━━━━━ Information provided ━━━━━

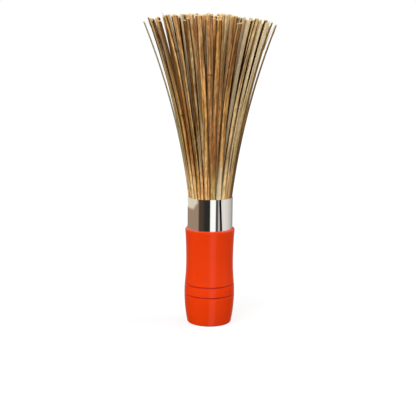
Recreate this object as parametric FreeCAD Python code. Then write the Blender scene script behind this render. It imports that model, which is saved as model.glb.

━━━━━
━━━━━ Information provided ━━━━━

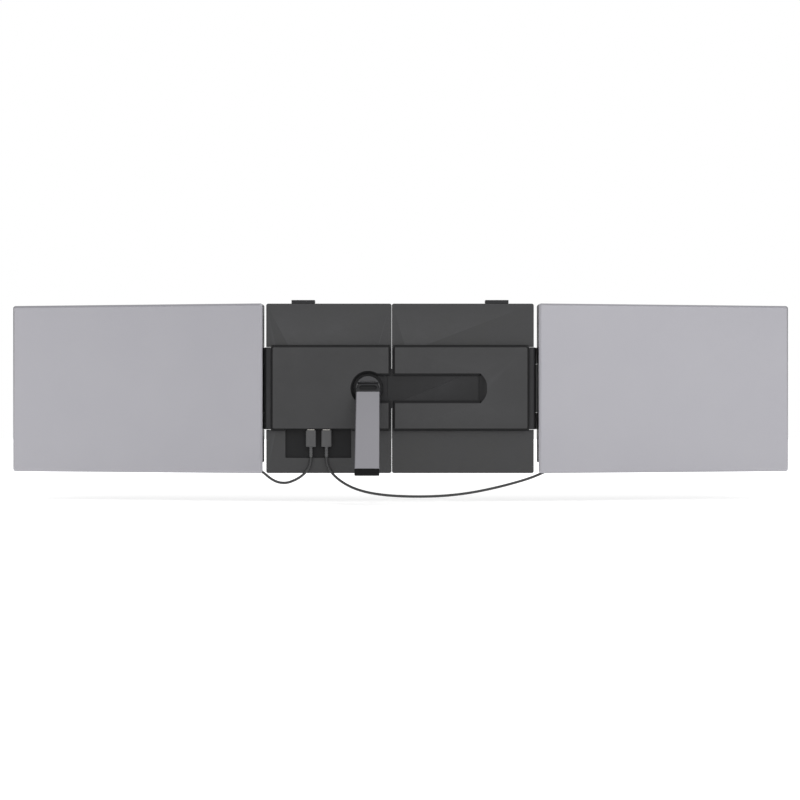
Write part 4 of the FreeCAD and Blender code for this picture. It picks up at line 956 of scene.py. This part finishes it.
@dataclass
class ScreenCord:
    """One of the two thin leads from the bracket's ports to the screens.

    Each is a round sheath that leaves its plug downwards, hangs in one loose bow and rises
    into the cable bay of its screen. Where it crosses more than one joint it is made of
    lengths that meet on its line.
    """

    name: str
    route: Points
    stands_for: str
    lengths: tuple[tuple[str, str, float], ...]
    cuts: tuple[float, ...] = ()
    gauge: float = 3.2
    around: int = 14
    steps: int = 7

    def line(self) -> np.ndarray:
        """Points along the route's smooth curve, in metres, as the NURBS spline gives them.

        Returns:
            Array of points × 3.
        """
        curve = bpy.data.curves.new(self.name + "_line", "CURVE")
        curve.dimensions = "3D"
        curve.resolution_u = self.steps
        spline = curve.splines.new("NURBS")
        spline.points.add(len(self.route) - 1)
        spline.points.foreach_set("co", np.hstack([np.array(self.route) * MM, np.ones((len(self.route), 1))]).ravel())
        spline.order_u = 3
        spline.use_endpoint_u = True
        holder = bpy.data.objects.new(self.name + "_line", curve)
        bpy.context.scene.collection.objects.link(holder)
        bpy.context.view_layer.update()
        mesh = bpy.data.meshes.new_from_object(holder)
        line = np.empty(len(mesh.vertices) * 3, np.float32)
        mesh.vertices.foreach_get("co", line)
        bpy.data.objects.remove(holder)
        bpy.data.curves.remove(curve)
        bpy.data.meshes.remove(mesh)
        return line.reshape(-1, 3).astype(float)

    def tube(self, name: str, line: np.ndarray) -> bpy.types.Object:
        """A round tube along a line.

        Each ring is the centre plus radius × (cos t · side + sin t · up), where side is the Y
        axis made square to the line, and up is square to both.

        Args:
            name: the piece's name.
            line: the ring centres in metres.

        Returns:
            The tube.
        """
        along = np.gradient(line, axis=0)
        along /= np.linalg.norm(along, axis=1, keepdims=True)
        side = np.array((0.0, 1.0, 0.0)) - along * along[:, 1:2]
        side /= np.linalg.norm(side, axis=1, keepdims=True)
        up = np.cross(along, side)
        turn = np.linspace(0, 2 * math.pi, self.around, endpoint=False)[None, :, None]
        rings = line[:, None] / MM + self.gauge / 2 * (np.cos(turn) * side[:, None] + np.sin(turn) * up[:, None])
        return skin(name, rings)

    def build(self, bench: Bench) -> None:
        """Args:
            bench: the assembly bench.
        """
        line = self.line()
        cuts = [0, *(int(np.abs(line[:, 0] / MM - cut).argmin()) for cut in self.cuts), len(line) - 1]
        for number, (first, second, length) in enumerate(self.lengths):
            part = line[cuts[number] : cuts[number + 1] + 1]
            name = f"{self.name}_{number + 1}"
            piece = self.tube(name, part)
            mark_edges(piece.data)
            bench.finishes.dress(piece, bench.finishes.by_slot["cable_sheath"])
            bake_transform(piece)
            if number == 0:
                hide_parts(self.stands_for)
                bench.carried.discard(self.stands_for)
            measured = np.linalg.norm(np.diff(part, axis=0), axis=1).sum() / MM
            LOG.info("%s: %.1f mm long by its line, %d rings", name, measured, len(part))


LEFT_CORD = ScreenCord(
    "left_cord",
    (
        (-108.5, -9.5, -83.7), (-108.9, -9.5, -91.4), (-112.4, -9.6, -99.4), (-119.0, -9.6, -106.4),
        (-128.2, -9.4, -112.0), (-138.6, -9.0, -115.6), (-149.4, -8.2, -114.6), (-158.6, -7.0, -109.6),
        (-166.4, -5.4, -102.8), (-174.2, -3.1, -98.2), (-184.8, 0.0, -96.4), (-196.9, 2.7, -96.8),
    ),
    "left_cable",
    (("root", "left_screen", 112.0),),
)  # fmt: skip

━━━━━
━━━━━ Information provided ━━━━━

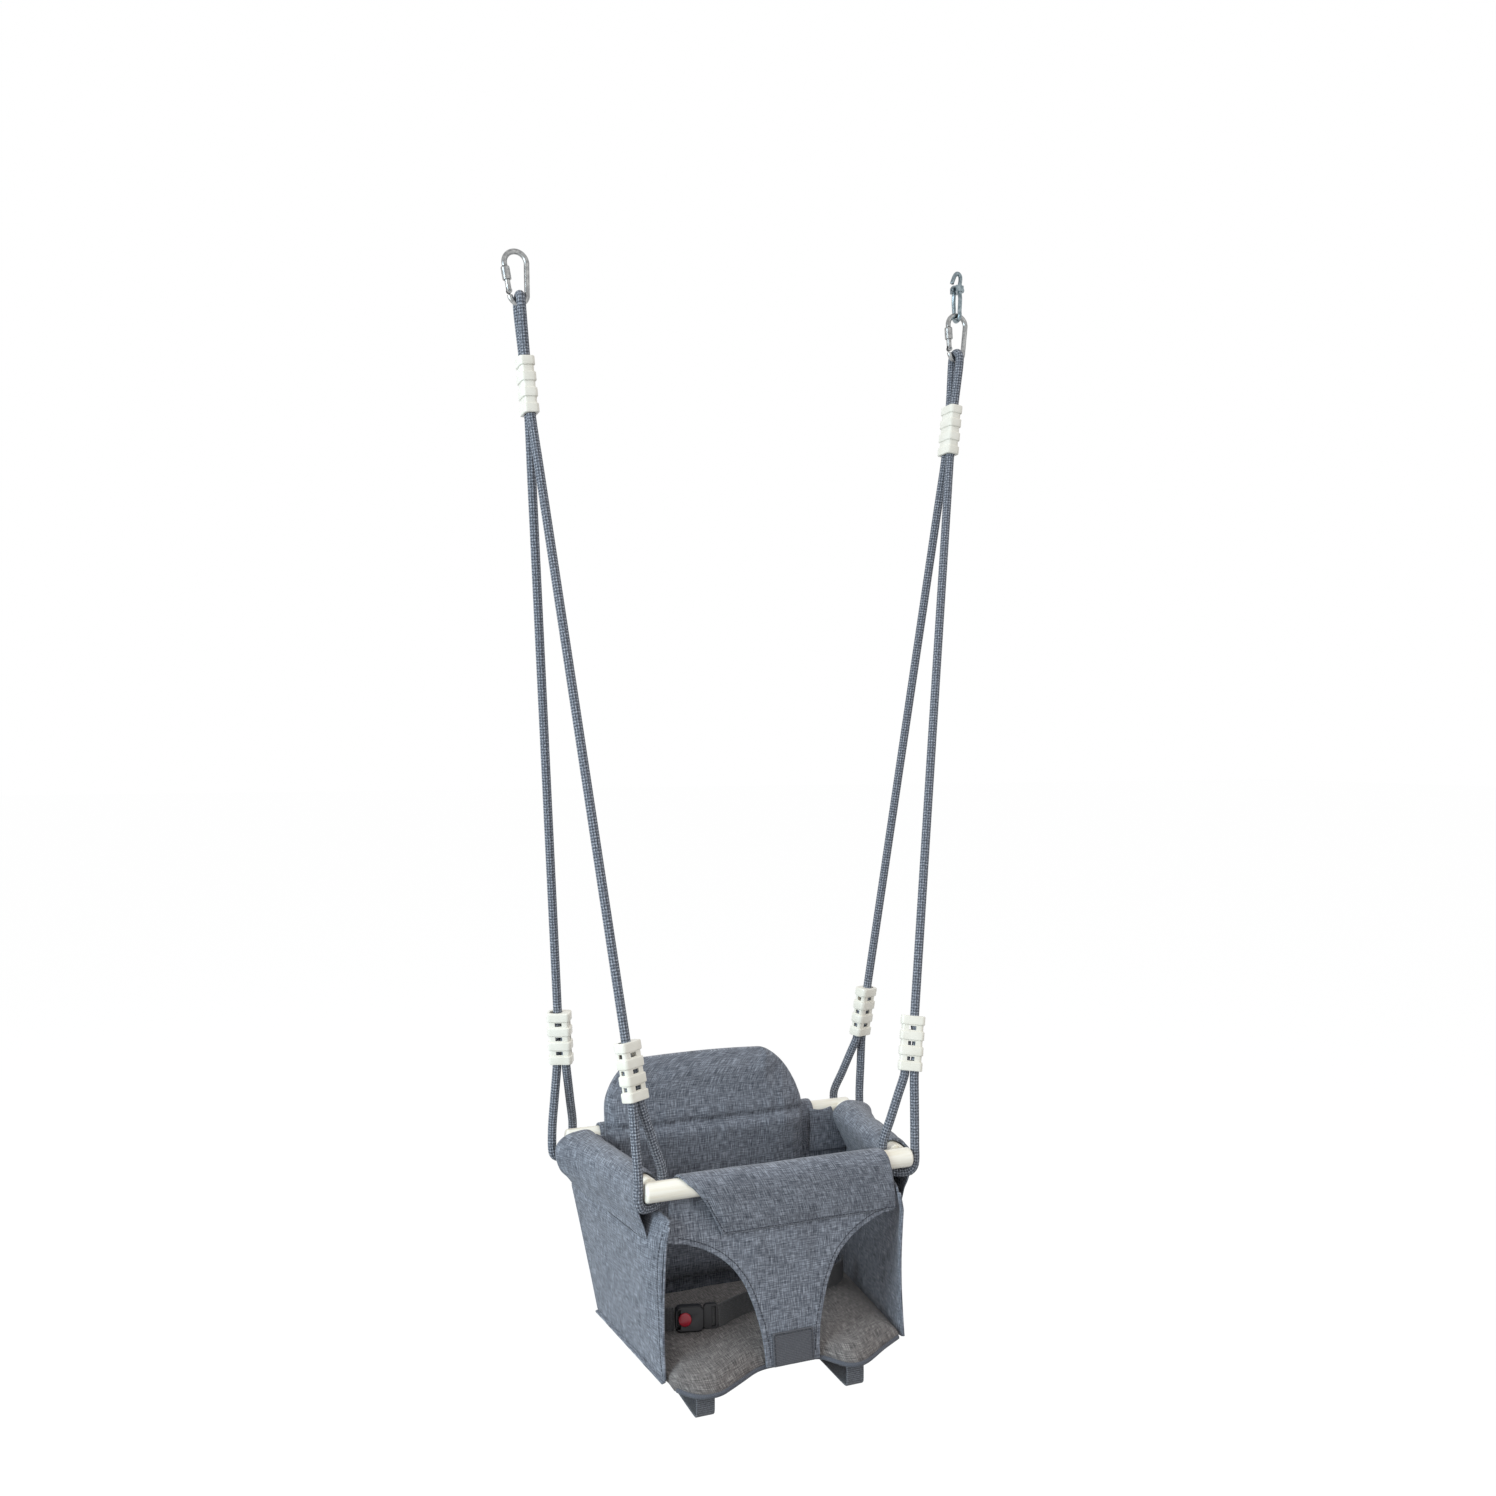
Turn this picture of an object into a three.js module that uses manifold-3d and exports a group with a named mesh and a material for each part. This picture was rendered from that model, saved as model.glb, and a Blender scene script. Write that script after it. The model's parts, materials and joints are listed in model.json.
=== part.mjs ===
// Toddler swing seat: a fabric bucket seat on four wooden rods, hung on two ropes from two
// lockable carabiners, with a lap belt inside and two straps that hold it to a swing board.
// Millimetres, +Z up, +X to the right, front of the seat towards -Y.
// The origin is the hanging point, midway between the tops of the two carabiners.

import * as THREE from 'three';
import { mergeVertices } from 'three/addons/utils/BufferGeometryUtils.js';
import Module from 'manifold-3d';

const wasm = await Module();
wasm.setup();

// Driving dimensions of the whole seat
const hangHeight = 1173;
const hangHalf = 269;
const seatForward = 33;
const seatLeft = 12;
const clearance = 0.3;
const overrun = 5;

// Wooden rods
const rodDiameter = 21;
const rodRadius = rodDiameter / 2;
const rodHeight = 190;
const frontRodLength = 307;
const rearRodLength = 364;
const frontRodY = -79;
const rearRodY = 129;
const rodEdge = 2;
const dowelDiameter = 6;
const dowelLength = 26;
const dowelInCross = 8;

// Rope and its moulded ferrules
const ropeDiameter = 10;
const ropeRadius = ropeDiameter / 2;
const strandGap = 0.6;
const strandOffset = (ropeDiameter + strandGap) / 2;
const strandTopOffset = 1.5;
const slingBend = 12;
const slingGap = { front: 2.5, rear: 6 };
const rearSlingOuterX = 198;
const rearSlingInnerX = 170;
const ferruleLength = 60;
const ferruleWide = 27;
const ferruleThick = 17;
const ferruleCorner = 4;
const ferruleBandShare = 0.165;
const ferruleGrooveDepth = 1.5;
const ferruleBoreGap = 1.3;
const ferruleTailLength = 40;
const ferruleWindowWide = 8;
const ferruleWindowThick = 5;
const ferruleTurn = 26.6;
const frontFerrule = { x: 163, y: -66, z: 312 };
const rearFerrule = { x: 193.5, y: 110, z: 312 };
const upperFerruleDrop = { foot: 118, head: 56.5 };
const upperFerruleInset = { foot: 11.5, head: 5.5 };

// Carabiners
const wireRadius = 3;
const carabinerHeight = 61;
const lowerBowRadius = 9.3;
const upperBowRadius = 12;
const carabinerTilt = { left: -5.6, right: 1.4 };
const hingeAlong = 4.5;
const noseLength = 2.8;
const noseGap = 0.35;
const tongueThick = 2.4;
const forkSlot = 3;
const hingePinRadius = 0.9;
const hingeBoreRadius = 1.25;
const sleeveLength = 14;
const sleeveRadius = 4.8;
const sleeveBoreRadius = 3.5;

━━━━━

▶ [Problem statement] Please return, exactly as they appear, the lines starting at the one that contains "Write part 4" and ending at the one that contains "to the screens.".

▶ [Exercise solution]
Write part 4 of the FreeCAD and Blender code for this picture. It picks up at line 956 of scene.py. This part finishes it.
@dataclass
class ScreenCord:
    """One of the two thin leads from the bracket's ports to the screens.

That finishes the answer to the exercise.